Happy to discuss this more if you want.

> Perhaps "quirks" isn't the right word for things that are idiosyncratic but legal either by standard or de facto convention.

I still don't know what you mean, can you please say what concretely in the spec you are referring to?



>> Perhaps "quirks" isn't the right word for things that are idiosyncratic but legal either by standard or de facto convention.

>I still don't know what you mean, can you please say what concretely in the spec you are referring to?

You're using a subset of JS as an IR, which is something the language was never designed for and not inherently good at. To make that performant you have to hack in things like manual memory management and use type coercions to game existing engine behavior. To get full performance you need significant engine changes including a mode switch, validation step, and special purpose compiler. And of course, the JS as IR doesn't really qualify as human readable in any meaningful sense.

And I happily admit that type coercions and similar tricks are a very clever way to structure your IR while simultaneously maintaining compatibility and improving performance in existing JS engines. However, in doing so you're already relying heavily on unspecced implementation details of existing engines.

So, my point is that it's a hack... a really brilliant hack that might actually be the best path forward for a universal IR on the Web. But it's still a hack, and it brings with it some serious pain points that still need to be resolved.


> You're using a subset of JS as an IR, which is something the language was never designed for and not inherently good at

I agree it was not designed for it.
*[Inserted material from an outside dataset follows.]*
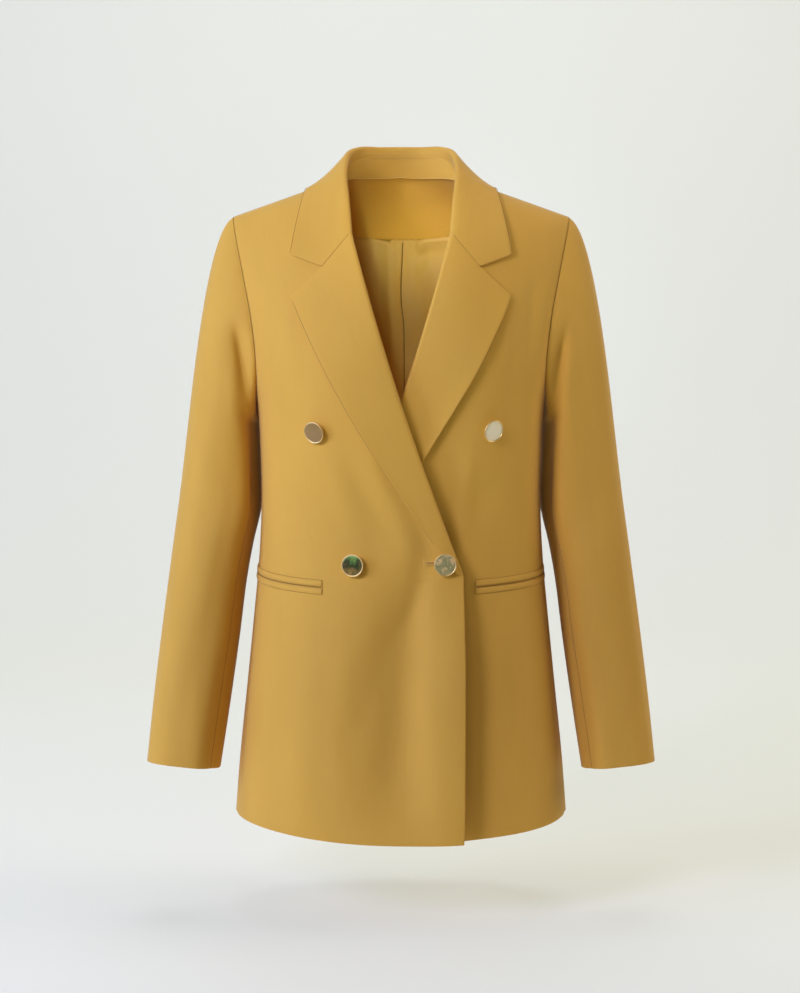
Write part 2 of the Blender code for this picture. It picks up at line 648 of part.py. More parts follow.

However I a not sure what "inherently good at" means - after v8 showed up in 2008, for example, many types of code suddenly became very fast. Were they always inherently fast?

> To get full performance you need significant engine changes including a mode switch, validation step, and special purpose compiler.

I disagree. Firefox did pick that option because it seemed best, but I believe it is possible to achieve similar speeds with other approaches. As the slide here shows,

http://kripken.github.com/mloc_emscripten_talk/#/27

on many benchmarks, even without any new optimizations modern JS engines are already fast on asm.js code. And with new optimizations, even without things you just mentioned, they should be able to get fast on the rest. I saw some activity on the v8 bug tracker indicating possible work in that direction, which I am very curious and hopeful about.

> And of course, the JS as IR doesn't really qualify as human readable in any meaningful sense.

Yes, it is not intended to be - like the output of closure compiler, etc. Note though that emscripten can generate asm.js in debug mode, which is not minified, and actually quite readable - you can recognize function and variable names, for example. It looks a little quirky to be sure ;) but it is more readable than compiler IRs like LLVM for example, in my opinion (and certainly far more readable than x86 or ARM assembly).

> However, in doing so you're already relying heavily on unspecced implementation details of existing engines.

Performance is not specced at all for JavaScript. Again, when v8, nitro and tracemonkey came out in 2008-2009, many types of JS code suddenly got fast. There wasn't a spec for any of that. No one says modern JS engines should use int32 when a value never goes out of the int32 range, but all modern JS engines do that (in hot functions).

> So, my point is that it's a hack... a really brilliant hack that might actually be the best path forward for a universal IR on the Web. But it's still a hack, and it brings with it some serious pain points that still need to be resolved.

I fully agree it is a hack, and it has various pain points. It's a compromise, not a clean solution from scratch. I hope we can resolve many of those pain points in time, and that we can do that in collaboration with all browser vendors together.